Your friendly neighborhood Word of the Day writer has heard your cries, and to you I deliver an Olympic-themed story.
This story was inspired by my friends Marty and Bryan, who came up with the idea for the event behind….
The success of the new Olympic event, Snow Cross, and the growing fascination with the sport of curling, has led to the creation of a new Olympic event.
Curling Cross, an exciting hybrid of curling and snow cross, will debut in the 2014 Olympics.
Instead of being indoors, Curling Cross is played outdoors on an elaborate ice covered course. The course includes ramps and curves. Each team lines up with a curler from each of 4 teams at the starting line. The curler shoots his stone along the course, and the two sweepers help the stone achieve its final distance. The stone must cover a minimum distance, and once it has reached that point, a second curler will curl from the point the stone has rested.
The race is timed, and since the curlers leap frog each other to curl from the point the previous stone stopped, there are advantages to achieving as much distance as possible. If a stone fails to meet the minimum distance, in addition to having to start from the shorter position, the team will face a two second penalty to their times.
Since there are winding passages and ramps on the courses, and there are four teams racing at any given time, the stones themselves become dangerous. They must reach ramps going a minimum speed, else they will not clear the ramp and will come sliding back. In addition, too much speed over the ramps will cause them to “leap” into the air, potentially landing on players of either team. Sweepers are not allowed to sweep in front of the stones preceding certain elements of the course, instead waiting at the bottom of ramps for their stone to appear.

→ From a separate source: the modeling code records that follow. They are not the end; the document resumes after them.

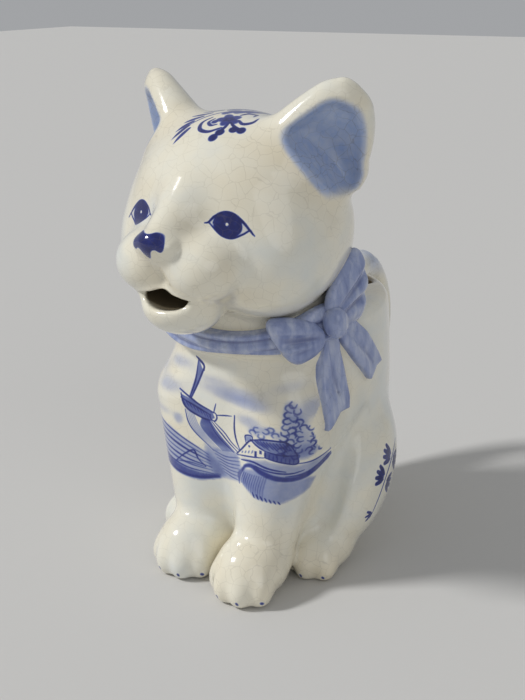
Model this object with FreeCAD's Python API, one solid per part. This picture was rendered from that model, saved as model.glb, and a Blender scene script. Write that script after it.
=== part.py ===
import FreeCAD, Part
import math
import os

# Seated-cat cream jug in glazed earthenware.
# Millimetres. The cat faces -Y, up is +Z, the cat's left side is +X.
# The origin is the middle of the foot, on the plane the jug stands on.

V = FreeCAD.Vector
os.makedirs("parts", exist_ok=True)

# ---------------------------------------------------------------- driving dimensions
WALL = 4.0                 # thickness of the cast shell
NECK_WALL = 5.0            # thickness round the neck channel
HEAD_WALL = 4.5            # thickness of the head
CUT_PAST = 3.0             # how far a hollow runs on past the face it opens
FOOT_THICK = 5.0           # thickness of the floor of the jug
RIM_Z = 80.0               # height of the jug's shoulder and filling rim
RIM_ROUND = 3.0            # rounding of the shoulder edge
FOOT_ROUND = 1.5           # rounding of the foot edge

# horizontal sections of the jug: height, half width, half depth, centre y
BODY = [
    (0.0, 24.0, 25.0, 19.0),
    (14.0, 29.0, 30.0, 20.0),
    (28.0, 31.0, 34.5, 21.0),
    (54.0, 32.0, 36.0, 20.5),
    (66.0, 32.0, 36.0, 20.5),
    (RIM_Z, 31.0, 34.5, 20.5),
]
FILL_CENTRE_Y = 42.0       # filling opening behind the neck
FILL_HALF_WIDTH = 18.0
FILL_HALF_DEPTH = 8.5

NECK_LOW = (72.0, 27.0, 24.0, 6.0)     # height, half width, half depth, centre y
NECK_HIGH = (95.0, 24.0, 20.5, 3.0)

SKULL_CENTRE = V(0, -2.5, 111)
SKULL_SEMI = (31.3, 27.5, 27.0)
CHEEK_CENTRE = (15.5, -10.0, 100.0)
CHEEK_SEMI = (15.8, 15.6, 15.0)
NAPE_CENTRE = V(0, 1.5, 101.5)
NAPE_SEMI = (29.5, 25.0, 17.5)
MUZZLE_CENTRE = (8.5, -29.0, 100.3)
MUZZLE_SEMI = (10.7, 11.0, 9.4)
BRIDGE_FROM = V(0, -22, 118)
BRIDGE_TO = V(0, -36, 109)
BRIDGE_RADII = (7.0, 5.0)
NOSE_CENTRE = V(0, -39.6, 108.5)
NOSE_SEMI = (4.6, 3.2, 3.4)

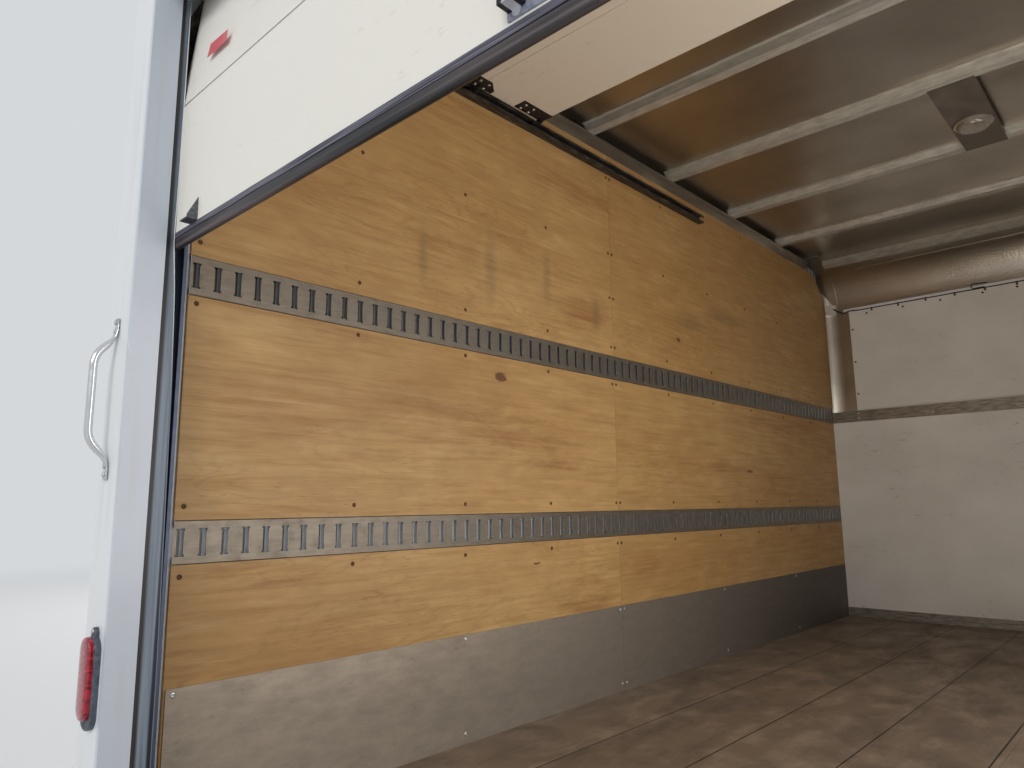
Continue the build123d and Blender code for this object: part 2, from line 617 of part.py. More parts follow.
def grab_handle():
    """Tube bent out from two flat feet screwed to the rear face of the post."""
    tube_r, tube_sides, x = 8, 12, HALF_INSIDE + 8
    foot_t, foot_w, foot_h, cut = 4, 11, 50, 5
    low, high, slant, margin = FLOOR + 791, FLOOR + 1040, 37, 30
    grip_y = REAR - HANDLE_REACH + tube_r
    path = Polyline([(x, REAR - 1, low), (x, grip_y, low + slant), (x, grip_y, high - slant),
                     (x, REAR - 1, high)])
    section = Plane(origin=path @ 0, z_dir=path % 0) * RegularPolygon(tube_r, tube_sides)
    bar = sweep(section, path=path, transition=Transition.RIGHT)
    bar &= block(x - margin, x + margin, REAR - HANDLE_REACH - 1, REAR, low - margin, high + margin)
    edge = [(foot_w, 0), (foot_w, foot_h - cut), (foot_w - cut, foot_h)]
    outline = [(x + w, h) for w, h in edge] + [(x - w, h) for w, h in reversed(edge)]
    foot = along_y(outline, REAR - foot_t, REAR)
    return bar + Pos(0, 0, high) * foot + Pos(0, 0, low) * mirror(foot, about=Plane.XY)


def oval(radius, half_run, steps=9):
    """Points of an upright oval about the origin, each of its round ends drawn in the given steps."""
    points = []
    for start, rise in ((0, half_run), (math.pi, -half_run)):
        turns = [start + math.pi * i / steps for i in range(steps + 1)]
        points += [(radius * math.cos(turn), rise + radius * math.sin(turn)) for turn in turns]
    return points


def tail_lamp():
    """Upright oval lamp on the rear post: notched base with a screw ear, and a raised red lens."""
    x, depth, bevel = HALF_INSIDE - 12, 12, 4
    base_z, base_r, base_run = FLOOR + 348, 31, 58
    lens_z, lens_r, lens_run = FLOOR + 357, 23.5, 52.5
    ear_r, ear_run, ear_rise = 13, 20, 72
    notch_z, notch_h, notch_w, notch_floor = FLOOR + 354, 7, 9, 3

    def raised(points, z, start):
        """Outline stood on the post's rear face and pulled rearwards."""
        return Pos(x, 0, z) * along_y(points, REAR - start - depth, REAR - start)

    base = raised(oval(base_r, base_run), base_z, 0)
    base += raised(oval(ear_r, ear_run, 5), base_z + ear_rise, 0)
    base -= block(x - base_r - 1, x - base_r + notch_w, REAR - depth - 1, REAR - notch_floor,
                  notch_z, notch_z + notch_h)
    lens = raised(oval(lens_r, lens_run), lens_z, depth)
    lens = chamfer(lens.faces().sort_by(Axis.Y)[0].edges(), bevel)
    return base, lens


def marker_lamps():
    """Small oblong clearance lamps: five across the header and five across the roof radius."""
    half_w, half_h, depth = 50, 15, 18
    rear_places = (-1030, -160, 0, 160, 1030)
    front_places = (-1030, -265, 0, 265, 1030)
    # The rear lamps' height, and how far up the front radius the front ones sit, in degrees
    z, turn = ROOF_TOP - 45, 24
    y_front = CURVE_Y + ROOF_RADIUS * math.cos(math.radians(turn))
    z_front = CURVE_Z + ROOF_RADIUS * math.sin(math.radians(turn))
    lamp = Pos(0, depth / 2, 0) * Box(2 * half_w, depth, 2 * half_h)
    rear = [block(x - half_w, x + half_w, REAR - depth, REAR, z - half_h, z + half_h) for x in rear_places]
    front = [Pos(x, y_front, z_front) * (Rotation(turn, 0, 0) * lamp) for x in front_places]
    return group(rear), group(front)


def cord(radius, sides, route):
    """Cord of a many-sided section, mitred at the bends of its route."""
    path = Polyline(route)
    section = Plane(origin=path @ 0, z_dir=path % 0) * RegularPolygon(radius, sides)
    return sweep(section, path=path, transition=Transition.RIGHT)


def lamp_cable():
    """Lamp wiring clipped along the top edge of the upper panel, from one cast corner to the other."""
    return cord(CABLE_R, 8, [*CABLE_BENDS, *((-x, y, z) for x, y, z in reversed(CABLE_BENDS))])


def lamp_pigtails():
    """Short loops of wire from the lamp cable up into the sheet behind the middle lamps."""
    radius, y, z = 2.4, UPPER_PANEL_FACE, CAP_FOOT + 2 * CABLE_R
    # Points of one loop as (x from its lamp, y, z), from the top of the cable to the hole in the sheet
    loop = [
        (-10, y + 2, z + radius), (-66, y, z + radius), (-76, y + 1, z + 12), (-76, y + 3, z + 23),
        (-66, y + 4, z + 32), (0, FRONT - 5, z + 30),
    ]
    return group(cord(radius, 6, [(place + x, py, pz) for x, py, pz in loop]) for place in (-265, 0, 265))


def dome_lamp():
    """Folded mounting plate between two roof bows with a round lamp turned up on it."""
    half_w, thick, fold_h, fold_t, bow_gap = 76, 3, 14, 2, 35
    y0, y1, lamp_y = REAR + 2325, REAR + 2955, REAR + 2697
    rim_r, rim_h, glass_r, glass_h, sides, slope = 70, 8, 60, 19, 32, 36
    face = BOW_BOTTOM - thick
    plate = block(-half_w, half_w, y0, y1, face, BOW_BOTTOM)
    for x in (-half_w, half_w - fold_t):
        plate += block(x, x + fold_t, BOW_PLACES[1] + bow_gap, BOW_PLACES[2] - bow_gap,
                       BOW_BOTTOM, BOW_BOTTOM + fold_h)
    lens = extrude(RegularPolygon(rim_r, sides), amount=rim_h)
    lens += Pos(0, 0, rim_h) * extrude(RegularPolygon(glass_r, sides), amount=glass_h, taper=slope)
    return plate, Pos(0, lamp_y, face) * (Rotation(180, 0, 0) * lens)


def door_latch():
    """Latch on the outside of the bottom section: plate, side housing, handle bar and round knob."""
    foot, half_w, plate_h, plate_t = DOOR_BOTTOM + 16, 87, 150, 3
    housing_x, housing_w, housing_h, housing_d, rise = -86, 30, 118, 24, 12
    bar_end, bar_h, bar_d, bar_rise = 70, 24, 16, 60
    knob_r, knob_h, knob_rise = 8, 10, 26
    back = DOOR_FACE - plate_t
    inner = housing_x + housing_w
    plate = block(-half_w, half_w, back, DOOR_FACE, foot, foot + plate_h)
    housing = block(housing_x, inner, DOOR_FACE - housing_d, back, foot + rise, foot + rise + housing_h)
    bar = block(inner, bar_end, DOOR_FACE - bar_d, back, foot + bar_rise, foot + bar_rise + bar_h)
    knob = Rotation(90, 0, 0) * extrude(RegularPolygon(knob_r, 10), amount=knob_h)
    knob = Pos(housing_x + housing_w / 2, DOOR_FACE - housing_d, foot + knob_rise) * knob
    return plate + housing + bar + knob


def all_nodes():
    """Every node of the body by name."""
    lower, upper = front_panels()
    lamp_base, lamp_lens = tail_lamp()
    dome_plate, dome_lens = dome_lamp()
    rear_markers, front_markers = marker_lamps()
    nodes = {
        "long_sills": long_sills(),
        "cross_members": cross_members(),
        "floor_planks": floor_planks(),
        "rear_sill": rear_sill(),
        "roof_skin": roof_skin(),
        "roof_bows": roof_bows(),
        "front_radius_bar": front_radius_bar(),
        "front_wall": front_wall(),
        "front_lower_panel": lower,
        "front_upper_panel": upper,
        "front_mid_rail": front_mid_rail(),
        "front_foot_rail": front_foot_rail(),
        "rear_header": rear_header(),
        "door_seals": door_seals(),
        "door_sections": door_sections(),
        "door_bottom_rail": door_bottom_rail(),
        "door_bottom_seal": door_bottom_seal(),
        "door_corner_brackets": both_sides(door_corner_bracket()),
        "door_rollers": both_sides(door_rollers()),
        "door_latch": door_latch(),
        "counterbalance": counterbalance(),
        "rear_marker_lamps": rear_markers,
        "front_marker_lamps": front_markers,
        "dome_lamp_plate": dome_plate,
        "dome_lamp_lens": dome_lens,
        "lamp_cable": lamp_cable(),
        "lamp_pigtails": lamp_pigtails(),
    }
    paired = {
        "bottom_rail": bottom_rail(),
        "side_wall": side_wall(),
        "top_rail": top_rail(),
        "lining": lining(),
        "kick_plate": kick_plate(),
        "lower_cargo_rail": slotted_rail(RAIL_HEIGHTS[0]),
        "upper_cargo_rail": slotted_rail(RAIL_HEIGHTS[1]),
        "front_corner_post": front_corner_post(),
        "corner_cap": corner_cap(),
        "rear_post": rear_post(),
        "door_track": door_track(),
        "grab_handle": grab_handle(),
        "tail_lamp_base": lamp_base,
        "tail_lamp_lens": lamp_lens,
    }
    for name, shape in paired.items():
        nodes[name + "_right"] = shape
        nodes[name + "_left"] = other_side(shape)
    return nodes


os.makedirs("parts", exist_ok=True)
for name, shape in all_nodes().items():
    export_step(shape, f"parts/{name}.step")
    size = shape.bounding_box()
    print(f"{name:26s} {size.min.X:8.0f} {size.max.X:8.0f} {size.min.Y:8.0f} {size.max.Y:8.0f}"
          f" {size.min.Z:8.0f} {size.max.Z:8.0f}")
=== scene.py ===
import math

import bmesh
import bpy
import numpy as np
from mathutils import Matrix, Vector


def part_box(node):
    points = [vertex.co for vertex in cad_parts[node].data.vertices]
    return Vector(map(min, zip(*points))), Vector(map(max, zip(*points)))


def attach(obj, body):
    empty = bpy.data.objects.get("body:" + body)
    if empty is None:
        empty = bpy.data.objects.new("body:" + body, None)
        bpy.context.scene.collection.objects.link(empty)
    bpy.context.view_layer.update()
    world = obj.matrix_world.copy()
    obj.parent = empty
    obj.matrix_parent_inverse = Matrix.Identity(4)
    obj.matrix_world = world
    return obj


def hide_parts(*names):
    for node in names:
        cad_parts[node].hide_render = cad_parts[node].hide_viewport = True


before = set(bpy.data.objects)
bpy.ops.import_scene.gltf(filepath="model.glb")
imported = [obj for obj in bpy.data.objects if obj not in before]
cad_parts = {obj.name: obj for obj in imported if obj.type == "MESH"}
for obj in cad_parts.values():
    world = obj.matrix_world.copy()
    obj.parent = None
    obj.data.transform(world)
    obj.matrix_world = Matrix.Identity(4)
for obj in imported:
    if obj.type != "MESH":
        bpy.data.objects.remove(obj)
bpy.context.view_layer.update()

# Camera: just outside the rear doorway, right of the middle, looking forwards and to the left at the wall.
# Its turn is worked out from a heading left of +Y, a tilt up and a small lean.
CAMERA_AT = (0.486, -2.644, 0.890)
HEADING, TILT, LEAN = 43.04, 9.46, -0.61
LENS, SENSOR = 25.57, 36.0


def camera_turn(heading, tilt, lean):
    """Columns are the picture's right, its up and the way back from the view, as unit vectors."""
    h, t, b = (math.radians(angle) for angle in (heading, tilt, lean))
    ahead = np.array((-math.sin(h) * math.cos(t), math.cos(h) * math.cos(t), math.sin(t)))
    level = np.array((math.cos(h), math.sin(h), 0.0))
    above = np.cross(level, ahead)
    right = math.cos(b) * level + math.sin(b) * above
    up = math.cos(b) * above - math.sin(b) * level
    return np.stack((right, up, -ahead), axis=1)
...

In some cases, very shortly after a curler launches the stone on the icy course, it will disappear from view. This means that he or she must rely on instinct and haptic feedback, to launch the stone correctly. In addition, having a good mental image of the course at all times is essential to giving the stones enough of a “curl” to round corners and stay on course.
The teams will swap positions and go through the course 8 times, one for each stone, and their times are aggregated for a team time. The team with the fastest time will advance.
It is unclear whether the newly minted event is going to attract the interest of curlers, who might not be interested in putting themselves at risk of severe brain trauma from falling stones, or other injuries from navigating winding, icy, hilly terrain.
When I saw “curling cross” all I could see were stones hurtling through the air over ramps, and it had to be done. But, it had to wait for the Oscars to be over, more’s the pity.
Thanks again Bryan and to Marty.
haptic / HAP – tick / relating to or based on the sense of touch.